▶ _Raw data_
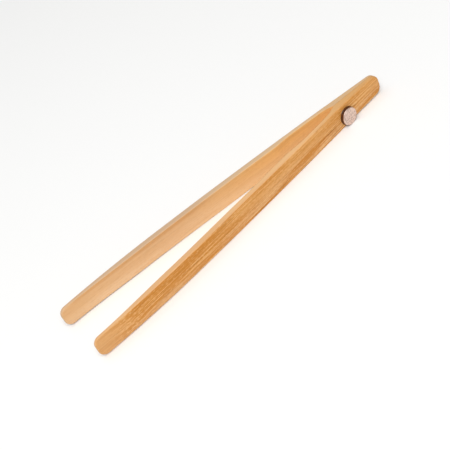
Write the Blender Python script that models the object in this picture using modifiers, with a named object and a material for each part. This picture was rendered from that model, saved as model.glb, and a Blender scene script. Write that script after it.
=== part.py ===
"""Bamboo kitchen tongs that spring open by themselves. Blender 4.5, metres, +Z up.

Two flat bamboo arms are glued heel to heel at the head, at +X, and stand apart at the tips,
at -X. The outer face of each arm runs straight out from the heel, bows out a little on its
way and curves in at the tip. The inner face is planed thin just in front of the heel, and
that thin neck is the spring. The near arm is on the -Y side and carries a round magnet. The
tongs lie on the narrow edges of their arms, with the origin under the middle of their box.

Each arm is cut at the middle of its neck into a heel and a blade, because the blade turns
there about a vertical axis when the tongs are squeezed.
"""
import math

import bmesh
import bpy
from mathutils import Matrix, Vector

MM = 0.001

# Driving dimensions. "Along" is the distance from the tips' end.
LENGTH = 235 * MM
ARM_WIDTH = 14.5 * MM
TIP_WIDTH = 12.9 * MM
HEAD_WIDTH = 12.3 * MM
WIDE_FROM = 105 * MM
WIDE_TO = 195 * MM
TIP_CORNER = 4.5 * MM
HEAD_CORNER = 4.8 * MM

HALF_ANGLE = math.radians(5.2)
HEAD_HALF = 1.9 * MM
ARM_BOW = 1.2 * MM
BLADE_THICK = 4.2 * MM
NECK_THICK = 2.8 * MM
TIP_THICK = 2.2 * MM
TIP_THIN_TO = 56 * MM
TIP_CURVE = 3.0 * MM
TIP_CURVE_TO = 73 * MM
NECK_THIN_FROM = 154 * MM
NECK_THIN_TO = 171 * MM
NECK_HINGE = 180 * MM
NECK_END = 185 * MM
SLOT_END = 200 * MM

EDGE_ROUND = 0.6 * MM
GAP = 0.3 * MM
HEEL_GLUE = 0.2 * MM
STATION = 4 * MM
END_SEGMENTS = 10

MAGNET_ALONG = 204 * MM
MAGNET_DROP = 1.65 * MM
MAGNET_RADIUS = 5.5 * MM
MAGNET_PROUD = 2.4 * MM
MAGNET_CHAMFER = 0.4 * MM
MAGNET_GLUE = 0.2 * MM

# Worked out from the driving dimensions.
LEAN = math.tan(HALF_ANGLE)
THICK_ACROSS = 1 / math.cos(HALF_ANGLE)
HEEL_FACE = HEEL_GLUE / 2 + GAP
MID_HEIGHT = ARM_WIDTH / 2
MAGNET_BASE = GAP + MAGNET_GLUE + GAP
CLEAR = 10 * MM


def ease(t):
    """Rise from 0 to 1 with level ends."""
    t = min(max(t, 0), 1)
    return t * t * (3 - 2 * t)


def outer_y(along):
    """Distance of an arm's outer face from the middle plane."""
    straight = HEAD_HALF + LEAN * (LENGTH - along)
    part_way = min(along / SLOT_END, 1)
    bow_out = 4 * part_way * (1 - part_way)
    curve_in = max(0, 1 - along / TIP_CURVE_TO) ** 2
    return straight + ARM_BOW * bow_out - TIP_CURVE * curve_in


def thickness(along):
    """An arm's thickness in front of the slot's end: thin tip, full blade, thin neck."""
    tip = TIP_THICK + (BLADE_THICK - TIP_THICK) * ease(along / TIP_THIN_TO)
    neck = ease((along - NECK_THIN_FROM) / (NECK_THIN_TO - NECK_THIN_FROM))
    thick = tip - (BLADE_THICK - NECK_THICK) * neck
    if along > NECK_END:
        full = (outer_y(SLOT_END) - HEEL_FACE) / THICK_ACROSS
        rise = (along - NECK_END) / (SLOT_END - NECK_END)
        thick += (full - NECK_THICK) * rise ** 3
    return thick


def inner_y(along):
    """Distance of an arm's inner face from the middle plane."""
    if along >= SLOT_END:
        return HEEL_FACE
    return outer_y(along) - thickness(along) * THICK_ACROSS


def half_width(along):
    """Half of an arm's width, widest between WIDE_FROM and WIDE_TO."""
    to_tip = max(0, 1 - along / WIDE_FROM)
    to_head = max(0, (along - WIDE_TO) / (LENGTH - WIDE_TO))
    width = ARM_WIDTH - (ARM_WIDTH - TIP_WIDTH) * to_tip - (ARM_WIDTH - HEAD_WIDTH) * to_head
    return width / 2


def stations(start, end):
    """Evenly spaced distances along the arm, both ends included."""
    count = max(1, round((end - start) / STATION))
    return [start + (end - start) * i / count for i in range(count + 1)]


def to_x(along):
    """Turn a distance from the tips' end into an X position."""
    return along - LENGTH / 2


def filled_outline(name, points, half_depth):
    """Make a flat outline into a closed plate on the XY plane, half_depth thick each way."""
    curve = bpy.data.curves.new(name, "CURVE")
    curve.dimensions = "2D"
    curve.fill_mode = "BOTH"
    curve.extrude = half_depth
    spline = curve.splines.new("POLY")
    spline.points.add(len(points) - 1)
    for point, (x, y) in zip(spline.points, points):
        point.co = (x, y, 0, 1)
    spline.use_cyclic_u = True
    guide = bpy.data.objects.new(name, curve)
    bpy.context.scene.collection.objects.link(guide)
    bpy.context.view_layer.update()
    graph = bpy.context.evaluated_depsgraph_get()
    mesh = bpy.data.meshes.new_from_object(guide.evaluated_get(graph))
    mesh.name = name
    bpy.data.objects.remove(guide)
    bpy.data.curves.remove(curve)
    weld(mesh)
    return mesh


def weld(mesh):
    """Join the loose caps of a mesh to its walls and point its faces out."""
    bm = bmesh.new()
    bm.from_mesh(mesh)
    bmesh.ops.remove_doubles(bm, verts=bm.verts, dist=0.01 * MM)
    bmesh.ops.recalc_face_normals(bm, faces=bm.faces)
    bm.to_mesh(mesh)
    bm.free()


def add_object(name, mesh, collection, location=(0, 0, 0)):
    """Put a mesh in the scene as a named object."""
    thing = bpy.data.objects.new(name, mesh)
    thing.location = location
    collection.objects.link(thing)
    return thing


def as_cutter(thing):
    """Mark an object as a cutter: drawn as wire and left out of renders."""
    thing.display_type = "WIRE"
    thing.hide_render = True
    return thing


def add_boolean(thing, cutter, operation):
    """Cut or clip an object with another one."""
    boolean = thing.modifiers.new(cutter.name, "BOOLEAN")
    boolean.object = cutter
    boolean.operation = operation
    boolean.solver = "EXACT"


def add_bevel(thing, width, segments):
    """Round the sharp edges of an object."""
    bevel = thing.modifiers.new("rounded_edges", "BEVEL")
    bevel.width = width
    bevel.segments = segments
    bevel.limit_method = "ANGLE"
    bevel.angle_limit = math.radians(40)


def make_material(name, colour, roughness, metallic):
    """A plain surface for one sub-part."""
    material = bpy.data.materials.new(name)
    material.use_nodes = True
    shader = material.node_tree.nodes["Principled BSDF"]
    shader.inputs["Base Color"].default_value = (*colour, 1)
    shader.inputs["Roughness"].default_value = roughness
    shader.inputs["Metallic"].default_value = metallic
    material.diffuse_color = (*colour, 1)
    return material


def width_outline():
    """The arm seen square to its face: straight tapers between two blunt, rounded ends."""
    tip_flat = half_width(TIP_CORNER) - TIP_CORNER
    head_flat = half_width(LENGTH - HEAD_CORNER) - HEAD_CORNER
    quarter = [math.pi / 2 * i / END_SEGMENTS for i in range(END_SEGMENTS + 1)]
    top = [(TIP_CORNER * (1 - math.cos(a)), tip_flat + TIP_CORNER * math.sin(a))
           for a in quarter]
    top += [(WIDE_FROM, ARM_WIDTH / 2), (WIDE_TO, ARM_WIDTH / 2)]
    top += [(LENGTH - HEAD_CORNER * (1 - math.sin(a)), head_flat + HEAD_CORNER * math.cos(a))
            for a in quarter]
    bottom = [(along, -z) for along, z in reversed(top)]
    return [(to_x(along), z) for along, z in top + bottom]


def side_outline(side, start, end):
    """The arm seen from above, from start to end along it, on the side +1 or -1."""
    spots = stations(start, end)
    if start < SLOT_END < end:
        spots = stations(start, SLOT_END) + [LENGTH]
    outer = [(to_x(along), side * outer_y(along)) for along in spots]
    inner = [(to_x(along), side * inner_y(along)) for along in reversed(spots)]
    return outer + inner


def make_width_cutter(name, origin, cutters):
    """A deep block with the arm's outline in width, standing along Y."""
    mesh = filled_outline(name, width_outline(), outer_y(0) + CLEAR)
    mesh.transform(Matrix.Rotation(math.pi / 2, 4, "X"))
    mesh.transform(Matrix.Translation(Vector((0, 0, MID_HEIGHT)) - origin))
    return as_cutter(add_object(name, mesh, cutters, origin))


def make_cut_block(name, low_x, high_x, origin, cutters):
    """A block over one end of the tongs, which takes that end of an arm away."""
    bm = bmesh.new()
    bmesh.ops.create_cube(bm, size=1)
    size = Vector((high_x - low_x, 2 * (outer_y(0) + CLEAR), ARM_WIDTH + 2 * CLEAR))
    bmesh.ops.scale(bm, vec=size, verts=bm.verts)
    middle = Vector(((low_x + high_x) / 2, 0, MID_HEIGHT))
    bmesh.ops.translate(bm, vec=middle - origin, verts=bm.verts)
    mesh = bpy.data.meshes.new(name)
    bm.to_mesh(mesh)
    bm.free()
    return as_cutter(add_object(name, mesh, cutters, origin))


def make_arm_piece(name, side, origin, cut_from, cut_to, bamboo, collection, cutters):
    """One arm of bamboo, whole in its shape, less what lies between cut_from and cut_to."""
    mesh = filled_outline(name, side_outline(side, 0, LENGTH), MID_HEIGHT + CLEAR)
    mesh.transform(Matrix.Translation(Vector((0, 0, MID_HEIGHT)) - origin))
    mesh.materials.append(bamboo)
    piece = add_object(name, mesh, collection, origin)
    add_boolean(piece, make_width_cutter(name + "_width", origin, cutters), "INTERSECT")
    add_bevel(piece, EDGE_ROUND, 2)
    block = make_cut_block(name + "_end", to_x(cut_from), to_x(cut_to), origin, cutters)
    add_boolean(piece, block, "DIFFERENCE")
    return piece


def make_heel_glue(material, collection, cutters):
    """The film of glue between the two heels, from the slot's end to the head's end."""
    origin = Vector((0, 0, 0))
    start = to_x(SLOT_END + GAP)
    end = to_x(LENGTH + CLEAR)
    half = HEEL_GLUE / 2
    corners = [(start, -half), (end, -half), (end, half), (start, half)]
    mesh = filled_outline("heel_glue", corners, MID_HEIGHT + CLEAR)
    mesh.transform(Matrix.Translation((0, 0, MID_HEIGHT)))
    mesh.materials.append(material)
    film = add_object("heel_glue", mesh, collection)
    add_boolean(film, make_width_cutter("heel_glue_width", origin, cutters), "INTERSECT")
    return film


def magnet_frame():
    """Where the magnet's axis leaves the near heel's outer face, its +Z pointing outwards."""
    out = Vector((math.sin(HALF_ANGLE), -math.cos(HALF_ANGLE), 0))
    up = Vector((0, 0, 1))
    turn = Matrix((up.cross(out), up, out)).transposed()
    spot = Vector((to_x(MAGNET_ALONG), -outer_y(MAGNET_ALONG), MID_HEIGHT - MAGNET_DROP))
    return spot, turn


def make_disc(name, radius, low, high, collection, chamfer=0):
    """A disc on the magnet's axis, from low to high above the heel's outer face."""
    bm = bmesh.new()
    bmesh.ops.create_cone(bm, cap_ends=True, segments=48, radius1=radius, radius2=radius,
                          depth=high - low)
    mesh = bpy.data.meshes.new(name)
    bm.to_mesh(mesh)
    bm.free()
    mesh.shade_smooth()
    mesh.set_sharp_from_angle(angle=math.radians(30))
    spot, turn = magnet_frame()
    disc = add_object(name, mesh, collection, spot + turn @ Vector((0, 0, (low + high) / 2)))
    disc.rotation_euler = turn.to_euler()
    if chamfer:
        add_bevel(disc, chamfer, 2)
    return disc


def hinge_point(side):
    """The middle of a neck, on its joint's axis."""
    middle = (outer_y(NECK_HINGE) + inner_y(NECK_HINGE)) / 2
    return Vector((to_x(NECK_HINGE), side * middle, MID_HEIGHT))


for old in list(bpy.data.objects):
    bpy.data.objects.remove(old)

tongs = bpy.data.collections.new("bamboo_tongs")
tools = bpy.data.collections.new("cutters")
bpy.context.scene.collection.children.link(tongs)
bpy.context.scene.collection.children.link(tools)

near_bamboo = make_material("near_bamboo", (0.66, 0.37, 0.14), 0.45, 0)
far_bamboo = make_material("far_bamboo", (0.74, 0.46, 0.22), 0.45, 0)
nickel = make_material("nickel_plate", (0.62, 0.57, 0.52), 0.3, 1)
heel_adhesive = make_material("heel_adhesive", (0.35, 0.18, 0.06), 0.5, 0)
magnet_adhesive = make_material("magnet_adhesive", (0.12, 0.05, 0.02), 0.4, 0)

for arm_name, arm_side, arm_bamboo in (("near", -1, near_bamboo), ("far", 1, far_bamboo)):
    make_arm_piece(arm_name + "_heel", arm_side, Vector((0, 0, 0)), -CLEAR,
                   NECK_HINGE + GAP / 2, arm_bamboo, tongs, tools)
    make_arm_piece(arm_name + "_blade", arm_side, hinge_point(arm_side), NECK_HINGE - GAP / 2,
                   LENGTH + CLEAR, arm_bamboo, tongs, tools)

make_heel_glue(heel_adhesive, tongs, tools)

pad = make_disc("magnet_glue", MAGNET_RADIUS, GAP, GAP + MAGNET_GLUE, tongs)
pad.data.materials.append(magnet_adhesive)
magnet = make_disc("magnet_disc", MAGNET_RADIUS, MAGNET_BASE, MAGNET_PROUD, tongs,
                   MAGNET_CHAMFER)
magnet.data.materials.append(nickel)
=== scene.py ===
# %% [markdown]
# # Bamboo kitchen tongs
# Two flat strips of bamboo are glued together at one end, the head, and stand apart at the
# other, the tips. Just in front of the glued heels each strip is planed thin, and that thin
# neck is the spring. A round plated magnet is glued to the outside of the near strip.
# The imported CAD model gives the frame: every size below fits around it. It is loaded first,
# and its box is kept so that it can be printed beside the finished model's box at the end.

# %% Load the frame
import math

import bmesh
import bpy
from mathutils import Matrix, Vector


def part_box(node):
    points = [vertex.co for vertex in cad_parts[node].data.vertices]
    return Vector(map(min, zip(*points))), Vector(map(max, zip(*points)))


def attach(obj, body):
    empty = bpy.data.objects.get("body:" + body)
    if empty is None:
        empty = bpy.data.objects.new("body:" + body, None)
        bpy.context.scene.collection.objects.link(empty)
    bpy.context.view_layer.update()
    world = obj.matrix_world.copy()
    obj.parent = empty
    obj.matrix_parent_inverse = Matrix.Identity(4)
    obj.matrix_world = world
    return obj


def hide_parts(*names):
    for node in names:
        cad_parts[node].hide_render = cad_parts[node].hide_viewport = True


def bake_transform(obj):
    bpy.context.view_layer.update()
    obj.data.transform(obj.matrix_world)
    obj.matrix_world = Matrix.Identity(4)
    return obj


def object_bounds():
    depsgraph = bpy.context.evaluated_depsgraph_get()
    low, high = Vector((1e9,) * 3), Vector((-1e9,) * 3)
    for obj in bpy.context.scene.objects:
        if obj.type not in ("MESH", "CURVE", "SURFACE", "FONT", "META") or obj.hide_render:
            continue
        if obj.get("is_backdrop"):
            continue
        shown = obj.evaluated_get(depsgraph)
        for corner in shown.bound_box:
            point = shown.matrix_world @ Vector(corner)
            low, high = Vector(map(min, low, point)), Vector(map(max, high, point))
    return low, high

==

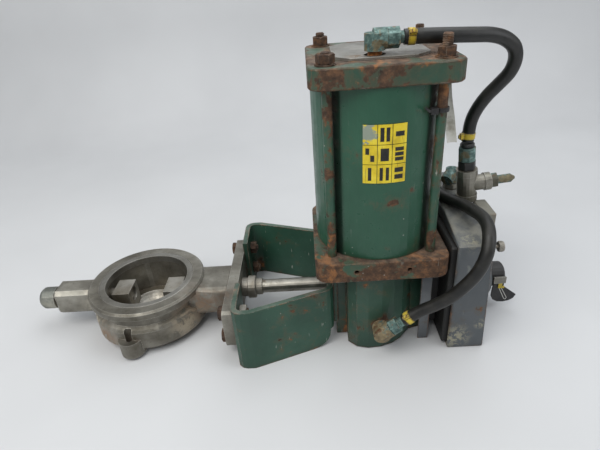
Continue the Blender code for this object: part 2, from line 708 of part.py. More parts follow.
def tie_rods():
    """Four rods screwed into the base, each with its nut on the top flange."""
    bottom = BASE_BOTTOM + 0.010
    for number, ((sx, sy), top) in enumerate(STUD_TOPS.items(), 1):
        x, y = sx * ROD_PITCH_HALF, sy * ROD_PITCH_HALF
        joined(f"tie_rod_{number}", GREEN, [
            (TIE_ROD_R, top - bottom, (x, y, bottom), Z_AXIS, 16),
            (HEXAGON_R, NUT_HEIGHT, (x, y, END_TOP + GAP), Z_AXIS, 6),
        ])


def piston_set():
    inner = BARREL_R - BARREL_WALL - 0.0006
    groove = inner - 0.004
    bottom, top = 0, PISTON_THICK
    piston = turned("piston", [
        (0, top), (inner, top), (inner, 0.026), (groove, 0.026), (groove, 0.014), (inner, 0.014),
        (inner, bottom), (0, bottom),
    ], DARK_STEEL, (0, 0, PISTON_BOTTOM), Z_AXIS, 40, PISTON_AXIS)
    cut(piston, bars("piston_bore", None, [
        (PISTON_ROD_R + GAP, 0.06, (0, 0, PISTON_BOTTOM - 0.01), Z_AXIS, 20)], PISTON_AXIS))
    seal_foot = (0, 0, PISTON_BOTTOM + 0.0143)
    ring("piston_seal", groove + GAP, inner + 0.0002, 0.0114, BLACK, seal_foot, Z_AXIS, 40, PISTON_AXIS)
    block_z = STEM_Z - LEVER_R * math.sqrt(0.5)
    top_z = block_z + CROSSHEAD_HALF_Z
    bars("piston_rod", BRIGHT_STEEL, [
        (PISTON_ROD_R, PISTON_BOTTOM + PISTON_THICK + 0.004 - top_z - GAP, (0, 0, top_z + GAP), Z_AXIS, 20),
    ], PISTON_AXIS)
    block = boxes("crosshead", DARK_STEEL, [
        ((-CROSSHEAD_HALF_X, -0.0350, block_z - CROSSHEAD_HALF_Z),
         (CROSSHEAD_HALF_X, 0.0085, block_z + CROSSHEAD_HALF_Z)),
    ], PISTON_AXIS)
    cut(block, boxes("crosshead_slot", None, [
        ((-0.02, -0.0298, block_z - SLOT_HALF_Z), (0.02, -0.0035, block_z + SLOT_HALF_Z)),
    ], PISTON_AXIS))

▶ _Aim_
Tell how many lines include "names". The number is the whole answer.

▶ _Task result_
2